--- Items from a dataset ---
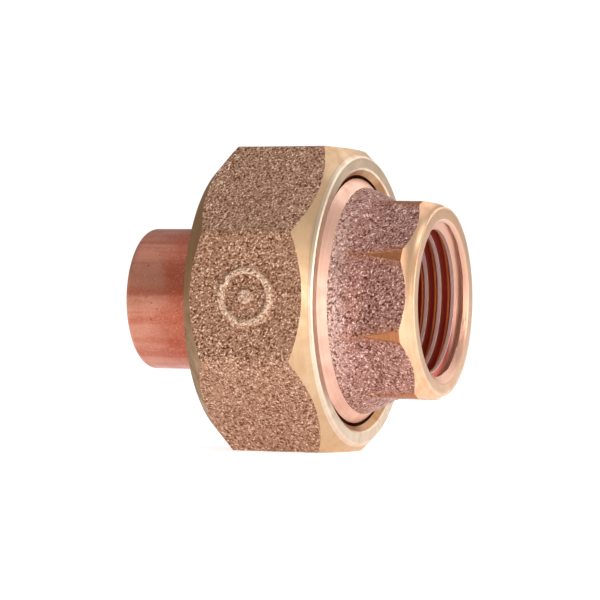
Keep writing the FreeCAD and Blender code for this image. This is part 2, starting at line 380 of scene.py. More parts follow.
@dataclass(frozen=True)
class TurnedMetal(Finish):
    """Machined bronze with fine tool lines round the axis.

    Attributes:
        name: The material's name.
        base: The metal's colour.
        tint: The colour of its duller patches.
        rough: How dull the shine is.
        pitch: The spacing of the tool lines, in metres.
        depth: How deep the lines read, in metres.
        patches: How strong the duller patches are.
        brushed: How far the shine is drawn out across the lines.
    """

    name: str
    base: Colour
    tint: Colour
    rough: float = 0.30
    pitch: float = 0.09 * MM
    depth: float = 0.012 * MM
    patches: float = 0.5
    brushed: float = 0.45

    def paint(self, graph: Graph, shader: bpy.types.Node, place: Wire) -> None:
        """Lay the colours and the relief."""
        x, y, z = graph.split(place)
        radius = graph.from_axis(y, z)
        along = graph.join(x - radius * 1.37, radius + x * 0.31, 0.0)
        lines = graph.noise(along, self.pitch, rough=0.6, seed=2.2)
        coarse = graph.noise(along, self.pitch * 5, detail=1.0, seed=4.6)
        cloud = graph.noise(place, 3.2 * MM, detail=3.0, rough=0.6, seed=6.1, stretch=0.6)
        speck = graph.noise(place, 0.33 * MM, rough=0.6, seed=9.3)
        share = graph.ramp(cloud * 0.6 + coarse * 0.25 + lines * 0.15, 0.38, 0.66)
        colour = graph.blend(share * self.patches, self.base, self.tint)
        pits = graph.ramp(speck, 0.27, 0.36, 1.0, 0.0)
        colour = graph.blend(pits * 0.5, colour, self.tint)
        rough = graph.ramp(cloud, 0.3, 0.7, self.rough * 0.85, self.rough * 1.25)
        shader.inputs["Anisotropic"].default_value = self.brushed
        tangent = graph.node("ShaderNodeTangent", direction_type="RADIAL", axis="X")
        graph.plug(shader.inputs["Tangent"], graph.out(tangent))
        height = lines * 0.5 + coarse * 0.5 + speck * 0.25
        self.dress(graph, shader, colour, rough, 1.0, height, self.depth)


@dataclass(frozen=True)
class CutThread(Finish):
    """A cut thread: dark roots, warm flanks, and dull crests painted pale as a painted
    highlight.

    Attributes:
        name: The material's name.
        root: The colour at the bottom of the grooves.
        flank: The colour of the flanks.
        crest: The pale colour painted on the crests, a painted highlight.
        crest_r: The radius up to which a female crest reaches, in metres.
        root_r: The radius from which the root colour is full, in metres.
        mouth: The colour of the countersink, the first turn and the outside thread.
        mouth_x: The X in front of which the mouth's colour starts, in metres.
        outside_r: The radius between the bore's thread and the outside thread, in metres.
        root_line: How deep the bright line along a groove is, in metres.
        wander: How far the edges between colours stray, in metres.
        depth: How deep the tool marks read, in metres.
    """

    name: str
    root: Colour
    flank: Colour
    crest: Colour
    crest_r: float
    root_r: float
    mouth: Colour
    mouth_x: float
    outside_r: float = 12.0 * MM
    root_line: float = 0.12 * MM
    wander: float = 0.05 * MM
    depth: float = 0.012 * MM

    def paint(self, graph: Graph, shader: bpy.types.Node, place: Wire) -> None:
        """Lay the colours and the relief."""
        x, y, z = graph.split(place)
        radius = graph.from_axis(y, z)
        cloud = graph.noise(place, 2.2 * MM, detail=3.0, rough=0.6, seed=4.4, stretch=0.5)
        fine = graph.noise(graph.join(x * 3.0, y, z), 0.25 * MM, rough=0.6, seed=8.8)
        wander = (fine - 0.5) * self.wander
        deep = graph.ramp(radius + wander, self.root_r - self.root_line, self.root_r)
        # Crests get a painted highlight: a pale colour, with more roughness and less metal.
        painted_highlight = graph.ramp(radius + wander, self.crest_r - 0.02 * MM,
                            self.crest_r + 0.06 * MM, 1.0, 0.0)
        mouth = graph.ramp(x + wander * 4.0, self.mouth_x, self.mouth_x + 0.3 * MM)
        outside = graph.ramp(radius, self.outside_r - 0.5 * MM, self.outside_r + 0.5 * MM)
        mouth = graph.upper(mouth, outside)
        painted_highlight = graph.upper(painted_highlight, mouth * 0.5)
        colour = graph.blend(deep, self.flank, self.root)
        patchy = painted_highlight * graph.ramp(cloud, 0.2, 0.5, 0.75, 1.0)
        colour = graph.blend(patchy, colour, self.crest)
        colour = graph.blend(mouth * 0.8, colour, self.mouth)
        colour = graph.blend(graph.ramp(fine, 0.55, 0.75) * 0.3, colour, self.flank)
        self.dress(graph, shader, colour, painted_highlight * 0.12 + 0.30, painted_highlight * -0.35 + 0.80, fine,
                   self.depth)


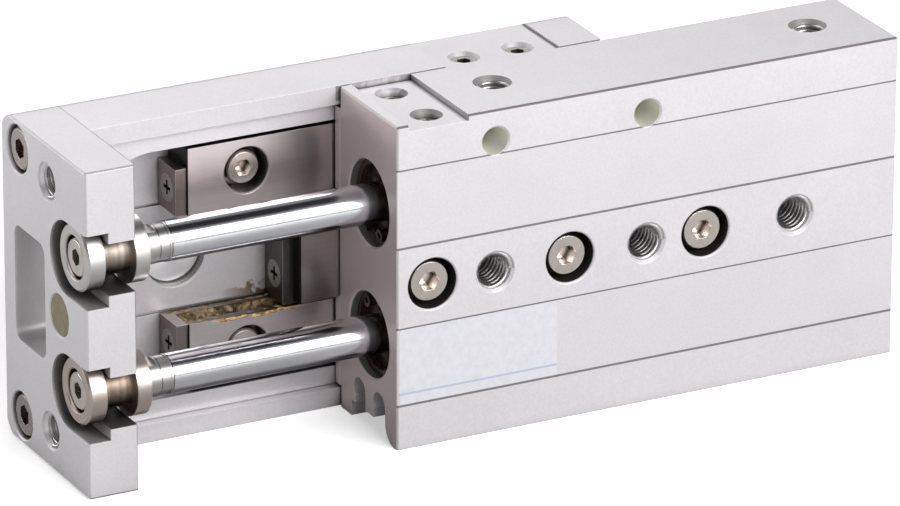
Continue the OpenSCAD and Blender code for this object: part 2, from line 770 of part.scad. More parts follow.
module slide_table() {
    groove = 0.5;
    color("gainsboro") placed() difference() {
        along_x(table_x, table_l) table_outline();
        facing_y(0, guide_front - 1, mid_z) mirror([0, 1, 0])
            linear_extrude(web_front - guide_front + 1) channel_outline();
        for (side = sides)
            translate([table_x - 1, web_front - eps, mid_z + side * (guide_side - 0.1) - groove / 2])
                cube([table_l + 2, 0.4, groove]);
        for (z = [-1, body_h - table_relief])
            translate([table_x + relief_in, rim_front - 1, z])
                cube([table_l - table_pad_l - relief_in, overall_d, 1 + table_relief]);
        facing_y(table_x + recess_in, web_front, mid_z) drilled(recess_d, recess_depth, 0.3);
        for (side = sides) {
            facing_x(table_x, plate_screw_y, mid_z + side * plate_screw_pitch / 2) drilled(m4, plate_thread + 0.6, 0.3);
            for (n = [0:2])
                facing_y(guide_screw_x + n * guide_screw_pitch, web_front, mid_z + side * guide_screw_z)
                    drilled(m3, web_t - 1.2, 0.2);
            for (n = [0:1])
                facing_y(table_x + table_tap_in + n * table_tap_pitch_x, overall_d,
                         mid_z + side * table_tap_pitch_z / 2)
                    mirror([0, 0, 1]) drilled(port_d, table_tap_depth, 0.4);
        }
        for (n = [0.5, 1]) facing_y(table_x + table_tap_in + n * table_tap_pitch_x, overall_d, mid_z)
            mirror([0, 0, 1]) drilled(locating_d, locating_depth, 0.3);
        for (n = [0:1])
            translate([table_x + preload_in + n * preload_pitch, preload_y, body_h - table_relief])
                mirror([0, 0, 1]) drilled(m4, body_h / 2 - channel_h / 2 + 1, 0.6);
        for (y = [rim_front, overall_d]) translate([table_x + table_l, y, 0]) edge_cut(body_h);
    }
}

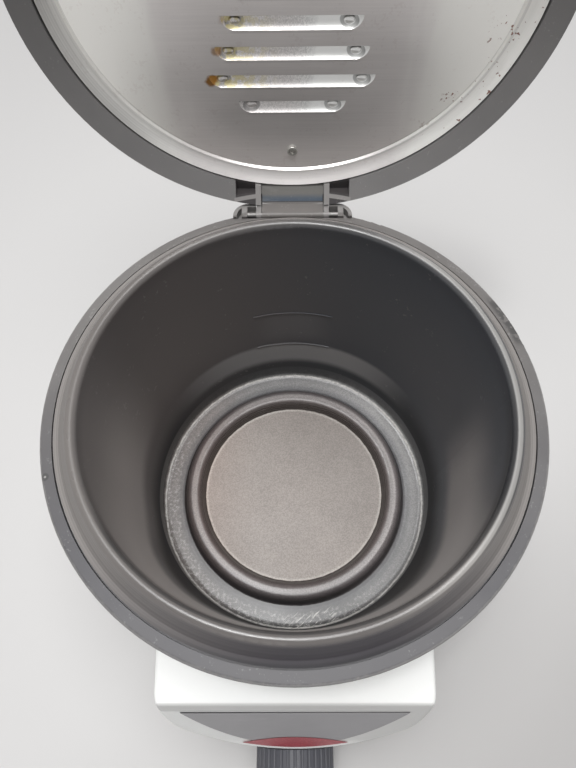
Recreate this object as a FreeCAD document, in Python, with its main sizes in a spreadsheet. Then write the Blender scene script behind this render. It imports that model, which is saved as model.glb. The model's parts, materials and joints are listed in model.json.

--- TASK TO COMPLETE ---
In the listing above, please print only the lines from the first one to the line where "brushed: float = 0.45" appears, exactly as written, both of those lines included.

--- COMPLETED TASK ---
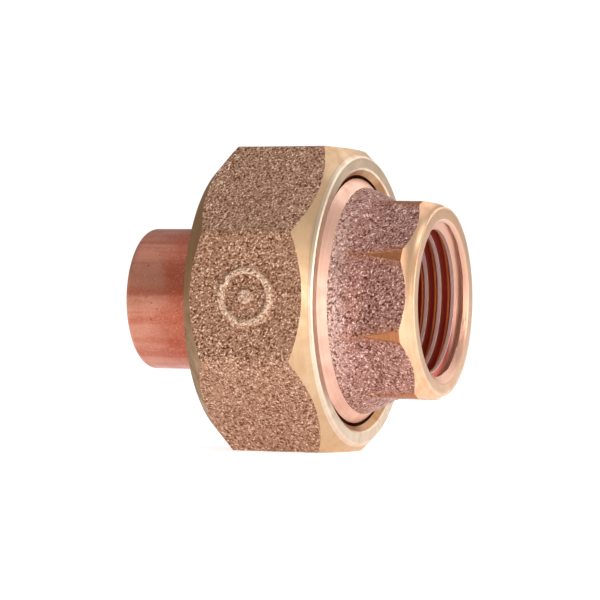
Keep writing the FreeCAD and Blender code for this image. This is part 2, starting at line 380 of scene.py. More parts follow.
@dataclass(frozen=True)
class TurnedMetal(Finish):
    """Machined bronze with fine tool lines round the axis.

    Attributes:
        name: The material's name.
        base: The metal's colour.
        tint: The colour of its duller patches.
        rough: How dull the shine is.
        pitch: The spacing of the tool lines, in metres.
        depth: How deep the lines read, in metres.
        patches: How strong the duller patches are.
        brushed: How far the shine is drawn out across the lines.
    """

    name: str
    base: Colour
    tint: Colour
    rough: float = 0.30
    pitch: float = 0.09 * MM
    depth: float = 0.012 * MM
    patches: float = 0.5
    brushed: float = 0.45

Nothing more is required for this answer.